Vinegar and baking soda react very fast when mixed together in a fizzing reaction and it is in that process that they are able to break down clogs. 

For them to work however, you need to make sure that the sink has no standing water. Excess water in the sink will dilute the solution reducing its effectiveness.

  • Start by remove any standing water inside the sink as well as inside the garbage disposal. Hand towels will work very well here.
  • Pour 1 cup of baking soda inside the garbage disposal.
  • Follow it up slowly with 2 cups of baking soda.
  • Wait for about 15 minutes.
  • Dump about a gallon of boiling water inside the garbage disposal.

Check if the clog has cleared.

While baking soda and vinegar are effective in breaking down clogs, the hot water dissolves any remaining gunk (especially those caused by grease) and flushes everything else down the drain.

4. Remove and Clean the P-trap

If you look underneath your kitchen sink, you will notice that a section of the drain line is curved to form the letter ‘U’ or an inverted ‘P’. That is called a P-trap or a drain trap.

Its job is to hold a little amount of water at all times, which acts as a barrier preventing sewer gases from coming up into the house. Its shape also allows it to trap any potential drain clogs instead of clogging the drain line farther away.

If you have a clogged garbage disposal, there is a very big chance that the clog is actually in the P-trap or the tee joining the 2 sink bowls to a single trap.

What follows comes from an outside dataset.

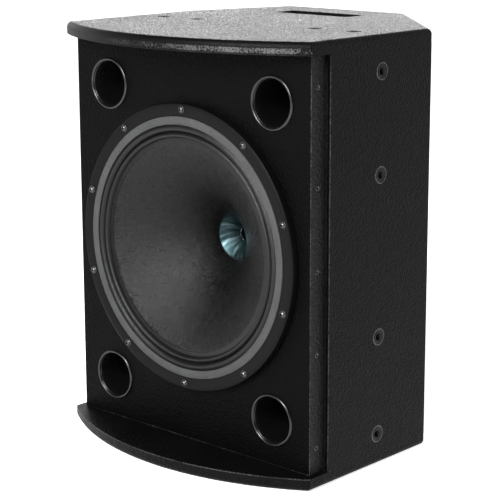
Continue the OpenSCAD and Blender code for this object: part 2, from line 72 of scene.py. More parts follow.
# ---------------------------------------------------------------- sizes, mm
lo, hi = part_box("front_baffle")
BF = lo.y / MM                                   # face of the baffle
BAFFLE_HALF = hi.x / MM
BAFFLE_BACK = hi.y / MM
lo_t, hi_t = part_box("top_panel")
HALF = hi_t.x / MM
FRONT_Y, BACK_Y = lo_t.y / MM, hi_t.y / MM
Z_TOP, Z1 = hi_t.z / MM, lo_t.z / MM
Z0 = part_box("bottom_panel")[1].z / MM
g_lo, g_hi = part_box("front_gasket")
AXIS_Z = (g_lo.z + g_hi.z) / 2 / MM
EAR_Y = BF - 11
SIDE_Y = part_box("right_side_panel")[1].y / MM
back_lo, back_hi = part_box("back_panel")
BACK_L, BACK_R = back_lo.x / MM, back_hi.x / MM
PLY = (back_hi.y - back_lo.y) / MM               # upright panels; the top and bottom ones are thicker
STEP_Y = BF + 27
bow_h = EAR_Y - FRONT_Y
BOW_R = (HALF * HALF + bow_h * bow_h) / (2 * bow_h)
BOW_Y = EAR_Y - bow_h + BOW_R
RIG_Z = (45, 185, 411, 551)
RIG_Y = BF + 133.5
RIG_X = (-182, -113, 113, 182)
GRILLE_Y = BF + 13.7
GRILLE_Z = (53.5, 183, 296.5, 408, 539.5)
PORTS = {"top_left": (-156, 217), "top_right": (156, 217), "bottom_left": (-156, -217), "bottom_right": (156, -217)}


# ---------------------------------------------------------------- mesh tools
def new_object(name, verts, faces, mat, sharp=35):
    me = bpy.data.meshes.new(name)
    me.from_pydata([tuple(c * MM for c in v) for v in verts], [], faces)
    me.validate()
    bm = bmesh.new()
    bm.from_mesh(me)
    bmesh.ops.recalc_face_normals(bm, faces=bm.faces)
    bm.to_mesh(me)
    bm.free()
    ob = bpy.data.objects.new(name, me)
    COLL.objects.link(ob)
    me.materials.append(mat)
    smooth(ob, sharp)
    return ob


def smooth(ob, sharp=35):
    me = ob.data
    me.polygons.foreach_set("use_smooth", [True] * len(me.polygons))
    me.set_sharp_from_angle(angle=math.radians(sharp))
    me.update()


def revolve(profile, n=96, a0=0.0, a1=360.0):
    """Closed profile of (radius, depth) turned about the local z axis; a part turn gets end caps."""
    full = abs(a1 - a0) >= 359.999
    steps = n if full else n + 1
    k = len(profile)
    verts, faces = [], []
    for i in range(steps):
        a = math.radians(a0 + (a1 - a0) * i / n)
        c, s = math.cos(a), math.sin(a)
        verts += [(r * c, r * s, z) for r, z in profile]
    for i in range(n):
        j = (i + 1) % steps
        for m in range(k):
            q = (m + 1) % k
            if profile[m][0] < 1e-6 and profile[q][0] < 1e-6:
                continue
            faces.append((i * k + m, i * k + q, j * k + q, j * k + m))
    if not full:
        faces.append(tuple(range(k)))
        faces.append(tuple(n * k + m for m in reversed(range(k))))
    return verts, faces


def join(parts):
    """Several (verts, faces) as one."""
    verts, faces = [], []
    for v, f in parts:
        o = len(verts)
        verts += list(v)
        faces += [tuple(i + o for i in t) for t in f]
    return verts, faces


def moved(part, fn):
    v, f = part
    return [fn(p) for p in v], f


def to_driver(p):
    return (p[0], BF + p[2], AXIS_Z - p[1])


def to_port(px, pz):
    return lambda p: (p[0] + px, BF + p[2], AXIS_Z + pz - p[1])


def out_of(axis, pos):
    """Local +z points out of the surface at pos."""
    x, y, z = pos
    if axis == "+x":
        return lambda p: (x + p[2], y + p[0], z + p[1])
    if axis == "-x":
        return lambda p: (x - p[2], y - p[0], z + p[1])
    if axis == "+z":
        return lambda p: (x + p[0], y + p[1], z + p[2])
    if axis == "-z":
        return lambda p: (x + p[0], y - p[1], z - p[2])
    if axis == "+y":
        return lambda p: (x - p[0], y + p[2], z + p[1])
    return lambda p: (x + p[0], y - p[2], z + p[1])


def arc(cx, cz, r, a0, a1, n=6):
    return [(cx + r * math.cos(math.radians(a0 + (a1 - a0) * i / n)), cz + r * math.sin(math.radians(a0 + (a1 - a0) * i / n))) for i in range(n + 1)]


def welded(ob, dist=1e-6):
    bm = bmesh.new()
    bm.from_mesh(ob.data)
    bmesh.ops.remove_doubles(bm, verts=bm.verts, dist=dist)
    bmesh.ops.dissolve_degenerate(bm, edges=bm.edges, dist=dist)
    bmesh.ops.recalc_face_normals(bm, faces=bm.faces)
    bm.to_mesh(ob.data)
    bm.free()


def piece(name, part, mat, body="cabinet", node=None, sharp=35, weld=True):
    ob = new_object(name, part[0], part[1], mat, sharp)
    if weld:
        welded(ob)
        smooth(ob, sharp)
    if body:
        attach(ob, body)
    if node:
        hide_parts(*([node] if isinstance(node, str) else node))
    return ob


def weighted(ob):
    m = ob.modifiers.new("normals", "WEIGHTED_NORMAL")
    m.keep_sharp = True
    m.weight = 100


def prism(points, z0, z1):
    n = len(points)
    verts = [(x, y, z0) for x, y in points] + [(x, y, z1) for x, y in points]
    faces = [tuple(reversed(range(n))), tuple(range(n, 2 * n))]
    faces += [(i, (i + 1) % n, n + (i + 1) % n, n + i) for i in range(n)]
    return verts, faces


def bevel_edges(ob, pick, width, segs):
    bm = bmesh.new()
    bm.from_mesh(ob.data)
    edges = [e for e in bm.edges if pick(e)]
    bmesh.ops.bevel(bm, geom=edges, offset=width * MM, segments=segs, profile=0.5, affect="EDGES", clamp_overlap=True, offset_type="OFFSET")
    bmesh.ops.recalc_face_normals(bm, faces=bm.faces)
    bm.to_mesh(ob.data)
    bm.free()


def cut(ob, cutters):
    """Takes the cutters, lists of (verts, faces) in mm, out of ob."""
    made = []
    for part in cutters:
        c = new_object("cutter", part[0], part[1], ob.data.materials[0])
        welded(c)
        made.append(c)
        m = ob.modifiers.new("cut", "BOOLEAN")
        m.operation, m.solver, m.object = "DIFFERENCE", "EXACT", c
    dg = bpy.context.evaluated_depsgraph_get()
    dg.update()
    me = bpy.data.meshes.new_from_object(ob.evaluated_get(dg))
    ob.modifiers.clear()
    old = ob.data
    ob.data = me
    bpy.data.meshes.remove(old)
    for c in made:
        bpy.data.objects.remove(c)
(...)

By removing and cleaning the P-trap you will have fixed the problem.

This is actually one of the easiest and fastest ways to clear a garbage disposal. You really don’t need a chemical drain cleaner to get the job done.

  • Start by removing all the stuff you have stored underneath you kitchen sink.
  • Next place a pan or bucket under the trap. This is to drain the water already inside the trap instead of spilling it on the floor.
  • Disconnect the P-trap. As you will notice, a P-trap has 2 connections; a long and a short leg. Start by disconnecting the short leg so that the water can flow out via gravity. In most of the time, the connections are hand tight and you won’t need a wrench. Only use a wrench if the connections are too tight.
  • Check if the P-trap is clogged as well as the tee connection to the garbage disposal. If the tee is clogged as well, disconnect it too.

Note that some garbage disposals are connected to the drain line using a hose and a not a plastic pipe. You will need a screwdriver to disconnect the hose from the garbage disposal.

  • Clean the P-trap and tee and connect them back.
  • Before connecting them back, you can check if the drain line sticking from the wall is clogged too. If it is, a drain snake will help to clear it. Snaking a sink drain from here is way more effective that having to go through the trap.
  • Check if that fixes the problem.

How to Prevent a Garbage Disposal from Clogging

A garbage disposal is designed to grind food waste into tiny pieces that should easily flow through the drain lines and out into the sewer. Why then would it clog?

Garbage disposals clog when you put in something that you shouldn’t put in. Some of the waste you shouldn’t put in a garbage disposal are:

  • Pasta
  • Potato peels
  • Egg shells
  • Nuts
  • Coffee grounds
  • Celery
  • Bones
  • Fruit pits
  • Oatmeal
  • Pumpkin
  • Fibrous vegetable
  • Corn husks

Another thing you should avoid pouring in garbage disposal is grease. Grease is sticky and combines with other substances to clog not only your garbage disposal but also sewer line.

You should also have the cold water running when using the garbage disposals. As the food waste is spun and grinded inside the garbage disposal, the water creates a strong centrifugal force which forces it out and down the drain.

Something else you can do to prevent clogs and a smelly garbage disposal is to use baking soda and vinegar to clean it.  Do that about once a fortnight.

Also, fill the garbage with ice cubes and add a ¼ cup of rock salt. Run the garbage disposal with cold water until all the ice melts. The ice and salt scrapes the sides of the garbage disposal removing all food scraps and also sharpens the blades.

At the end, start the garbage disposal and throw in slices if lemon one at a time to leave it smelling fresh.